平成29年10月24日、乃木神社で開催された雅楽道友会発足50周年記念奉納舞楽で「蘇莫者」(そまくしゃ)を舞う藤脇氏(鈴木敏也氏撮影)


 気になるのは後継者のことです。
「残念ながら、今のところ後継者はいません。以前に一人笛製作を習っている者はいましたけど、今はどうしているかわかりません。昔は家業として作っている人がほとんどでしたけども、今は家業を継がなくていい時代になったので、本当に笛が好きな人がやっている職業にもなってきました」
 でも雅楽の裾野は広がっていると感じるそうです。
「昔は皇室の方々や大名、お公家さんや楽家、神社関係者でないと触れられない特別な音楽でした。高貴な音楽であり、宗教儀式のための音楽でした。それが明治以降は敷居が低くなり、戦後は殊に音楽として見直され始めました。僕自身も非常に優れた音楽だと思っています。今は全国に音楽の一ジャンルとして好きな人たちがいて、雅楽を好きな人たちの集まりもたくさんありますので、そういう方向で普及していくのではないでしょうか」



「榧前(かやさき)の庭」にて
 藤脇さんが所属している雅楽道友会は、年に1回、10月13日近辺に乃木神社にて「管絃祭」を行っています。また年に3回、下神明天祖神社(品川区)の「榧前(かやさき)の庭」で神明雅楽という演奏会を行っています。
 令和5年11月25日に行われた神明雅楽の催しを訪ねました。
 夜7時の開演に向けてお客様が集まってきます。毎回見に来るという人もいました。舞台はライトアップされた境内の巨木の下にしつらえられています。森々と冷えた空気と相まって、あたりには厳かな雰囲気が漂っています。ホールなどで披露される雅楽とはまったく違う感じがします。
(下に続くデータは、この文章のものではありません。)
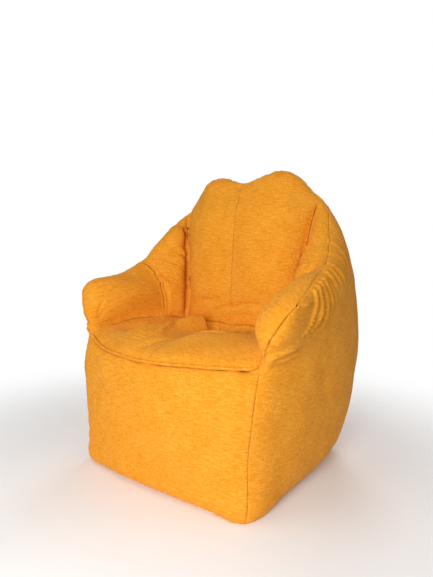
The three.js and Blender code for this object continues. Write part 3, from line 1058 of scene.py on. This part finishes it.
# ------------------------------------------------------------------ the chair
def sewn_shape():
    """The cover's skin, rounded and with its flat pattern, and the coarser mesh that it came from."""
    skin = cover_skin()
    through_its_corners(skin, 2)
    subdivided(skin, 1)
    flattened(skin)
    subdivided(skin, 2)
    coarse = skin.data.copy()
    subdivided(skin, 1)
    return skin, coarse


def filled_shape(skin):
    """Fills, folds and draws in the skin. Gives its seams and its places."""
    mesh = skin.data
    set_coords(mesh, lumpy(coords(mesh), normals(mesh)))
    shape = Folds(mesh)
    settled_beads(shape)
    set_coords(mesh, shape.result())
    folds = Folds(mesh)
    seat_folds(folds)
    back_folds(folds)
    low_folds(folds)
    rear_folds(folds)
    for turn in SIDES.values():
        arm_folds(folds, turn)
        wing_folds(folds, turn)
        tip_folds(folds, turn)
    set_coords(mesh, folds.result())
    seams = seams_of(mesh)
    set_coords(mesh, drawn_in(coords(mesh), normals(mesh), seams))
    eased(skin, seams)
    seams = seams_of(mesh)
    places = laid_on_zip(coords(mesh))
    places[:, 2] = np.maximum(places[:, 2], 0)
    set_coords(mesh, places)
    mesh.shade_smooth()
    return seams, places


skin, coarse = sewn_shape()
seams, places = filled_shape(skin)
corners_of_faces = [face.vertices[:] for face in skin.data.polygons]
cover_tree = BVHTree.FromPolygons(coords(skin.data).tolist(), corners_of_faces)
camera()
studio()
bpy.context.scene.view_settings.view_transform = "Standard"
cloth = cover_cloth("cover_cloth", on_panel=True)
rolled_cloth = cover_cloth("rolled_cover_cloth", on_panel=False)
for _ in PANELS:  # the cut below goes by a face's material, so each panel needs a place for one
    skin.data.materials.append(cloth)

creases = [seam for pair, seam in sorted(seams.items()) if kind_of(pair) == ("arm_rear", "back")]
liner = inner_shell("liner_bag", coarse, places, cover_tree, LINER_DEPTH, creases)
finished_inner(liner, "inner_liner", liner_cloth())
beads = inner_shell("bead_filling", coarse, places, cover_tree, BEADS_DEPTH, creases)
finished_inner(beads, "bead_fill", foam_beads())
piping(seams, skin.data, rolled_cloth)
for node, piece in own_panels(skin).items():
    finished_panel(piece, node, cloth)
zip_finishes()
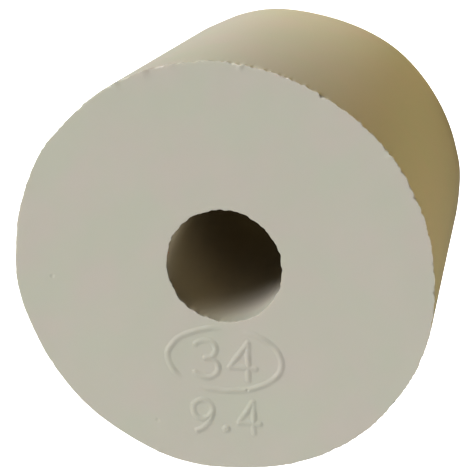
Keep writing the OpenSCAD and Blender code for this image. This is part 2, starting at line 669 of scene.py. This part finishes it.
def stage_sheet(name, stops, outer_r, material, level=0.0):
    """A flat sheet of the stage, a piece of a ring round the plug, at a level above the plug's foot. stops
    are its (bearing, inner radius, glow), and it runs evenly from one to the next. It doesn't show in the
    plug's faint gloss."""
    mesh = bmesh.new()
    glow = mesh.verts.layers.float.new("glow")
    spokes = []
    for start, end in zip(stops, stops[1:]):
        count = math.ceil((end[0] - start[0]) / SHEET_STEP)
        spokes += [Vector(start).lerp(Vector(end), i / count) for i in range(count)]
    spokes.append(Vector(stops[-1]))
    pairs = []
    for bearing, inner_r, strength in spokes:
        turn = math.radians(bearing)
        pair = [mesh.verts.new((r * math.cos(turn) * MM, r * math.sin(turn) * MM, 0))
                for r in (inner_r, outer_r)]
        for vert in pair:
            vert[glow] = strength
        pairs.append(pair)
    for (inner, outer), (next_inner, next_outer) in zip(pairs, pairs[1:]):
        mesh.faces.new((inner, outer, next_outer, next_inner))
    data = bpy.data.meshes.new(name)
    mesh.to_mesh(data)
    mesh.free()
    sheet = bpy.data.objects.new(name, data)
    bpy.context.collection.objects.link(sheet)
    sheet.location.z = box_low.z + level * MM
    sheet.data.materials.append(material)
    sheet.visible_glossy = False
    return sheet


def studio_air():
    """The world: a pale backdrop that lights nothing, so that the panels and pads alone light the plug."""
    world = bpy.data.worlds.new("studio")
    bpy.context.scene.world = world
    world.use_nodes = True
    tree = world.node_tree
    tree.nodes.clear()
    seen = add_node(tree, "ShaderNodeLightPath").outputs["Is Camera Ray"]
    backdrop = add_node(tree, "ShaderNodeBackground", {"Color": linear("#F7F6F4")}, {"Strength": seen})
    output = add_node(tree, "ShaderNodeOutputWorld")
    tree.links.new(backdrop.outputs["Background"], output.inputs["Surface"])


def towards(bearing, rise):
    """The direction from the plug to something at a bearing, and at a rise above the floor in degrees."""
    turn, lift = math.radians(bearing), math.radians(rise)
    return Vector((math.cos(turn) * math.cos(lift), math.sin(turn) * math.cos(lift), math.sin(lift)))


def panel(name, bearing, rise, distance, size, power, colour):
    """A square soft panel that faces the plug. Its distance and size are in metres, its power in watts."""
    data = bpy.data.lights.new(name, "AREA")
    data.size = size
    data.energy = power
    data.color = linear(colour)[:3]
    lamp = bpy.data.objects.new(name, data)
    bpy.context.collection.objects.link(lamp)
    away = towards(bearing, rise)
    lamp.location = PLUG_MIDDLE + away * distance
    lamp.rotation_mode = "QUATERNION"
    lamp.rotation_quaternion = away.to_track_quat("Z", "Y")
    return lamp


def light_only(piece, *lamps):
    """Keeps some lamps' light to one piece, and lets that piece alone block it."""
    lit = bpy.data.collections.new(piece.name + "_alone")
    lit.objects.link(piece)
    for lamp in lamps:
        lamp.light_linking.receiver_collection = lit
        lamp.light_linking.blocker_collection = lit


PLUG_MIDDLE = (box_low + box_high) / 2
FACE_CENTRE = Vector((PLUG_MIDDLE.x, PLUG_MIDDLE.y, box_high.z))

CAMERA_BEARING = 54.5
CAMERA_RISE = 65.6         # degrees above the floor
CAMERA_ROLL = -143.65      # degrees; turns the narrow end to the view's upper right
CAMERA_DISTANCE = 0.6      # metres from the wide end
CAMERA_LENS = 578.12       # focal length in millimetres, behind a frame 36 mm wide
# Where the camera aims: so far right of the wide end's centre in its view, and so far above it
CAMERA_AIM = Vector((1.06, 2.27)) * MM


def build_camera():
    """Looks down on the wide end, a little to one side, through a long lens."""
    data = bpy.data.cameras.new("camera")
    data.lens = CAMERA_LENS
    data.clip_start, data.clip_end = 0.05, 5.0
    camera = bpy.data.objects.new("camera", data)
    bpy.context.collection.objects.link(camera)
    upright = towards(CAMERA_BEARING, CAMERA_RISE).to_track_quat("Z", "Y").to_matrix()
    turned = upright @ Matrix.Rotation(math.radians(CAMERA_ROLL), 3, "Z")
    place = FACE_CENTRE + turned @ Vector((*CAMERA_AIM, CAMERA_DISTANCE))
    camera.matrix_world = Matrix.Translation(place) @ turned.to_4x4()
    bpy.context.scene.camera = camera


def build_stage():
    """A pale floor that only the camera sees, and the pads that light the plug from just under it.
    Returns the floor."""
    board = matt_board("pale_card", "#F2F1EE")
    sheet = stage_sheet("floor", ((0, TINY, 0), (360, TINY, 0)), FLOOR_R, board)
    sheet.visible_diffuse = False
    sheet.visible_shadow = False
    pad_light = warm_glow()
    for name, stops, outer_r in PADS:
        pad = stage_sheet(name, stops, outer_r, pad_light, PAD_LEVEL)
        pad.visible_camera = False
    return sheet


floor = build_stage()
studio_air()
build_camera()
bpy.context.scene.view_settings.view_transform = "Standard"

plug = build_plug()
plug.data.materials.append(moulded_natural_rubber())
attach(plug, "root")
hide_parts("stopper")

# Three panels light the plug alone. The floor has its own, overhead. The plug doesn't block it, so the
# floor stays white round the foot.
light_only(plug, panel("low_key", 142, 6, 1.2, 0.5, 6.4, "#FBFDFF"),
           panel("high_key", 142, 32.5, 1.2, 0.75, 20.2, "#FBFDFF"),
           panel("front_fill", 285, 35, 0.35, 0.26, 0.74, "#FBFDFF"))
light_only(floor, panel("floor_panel", 0, 90, 2.0, 2.4, 150, "#FFFFFF"))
令和5年11月25日、下神明天祖神社で行われた神明雅楽。演目は「輪台」


 この日の演目は、「振舞」(えんぶ)「輪台」(りんだい)「地久」(ちきゅう)でした。雅楽道友会では会の中心メンバーから初心者までが一緒に出演します。女性の方もいらっしゃいます。演目と演目の合間には宮司の福岡さんによる説明があり、雅楽に詳しくない人でも楽しめるように心配りがされています。
 初冬の澄んだ空気のなか、「三管」の響きが空間を満たし、空へと翔けていきます。千年も前の王朝時代の人々もこの音色を楽しんだのかと思うと不思議な気持ちになります。
「雅楽はもともとは大陸から伝わってきた音楽ですが、今はもう日本にしか残っていません。韓国にも雅楽と称するものはありますが、これは朝鮮半島の昔の雅楽とは違います。もちろん日本でも長い時を経る間に変遷はありましたが、皇室の継続もあり、文化が途絶したことがないので、正倉院の時代の楽曲もちゃんと残っています」
 私たちが今も雅楽を楽しめるのは、戦乱や時代の変化を乗り越えて、この響きを今に伝えてきてくれた人たちがいたおかげです。藤脇さんも、21世紀を生きる日本人として、この悠久の音色を先の世代につなげる役割を担っているのです。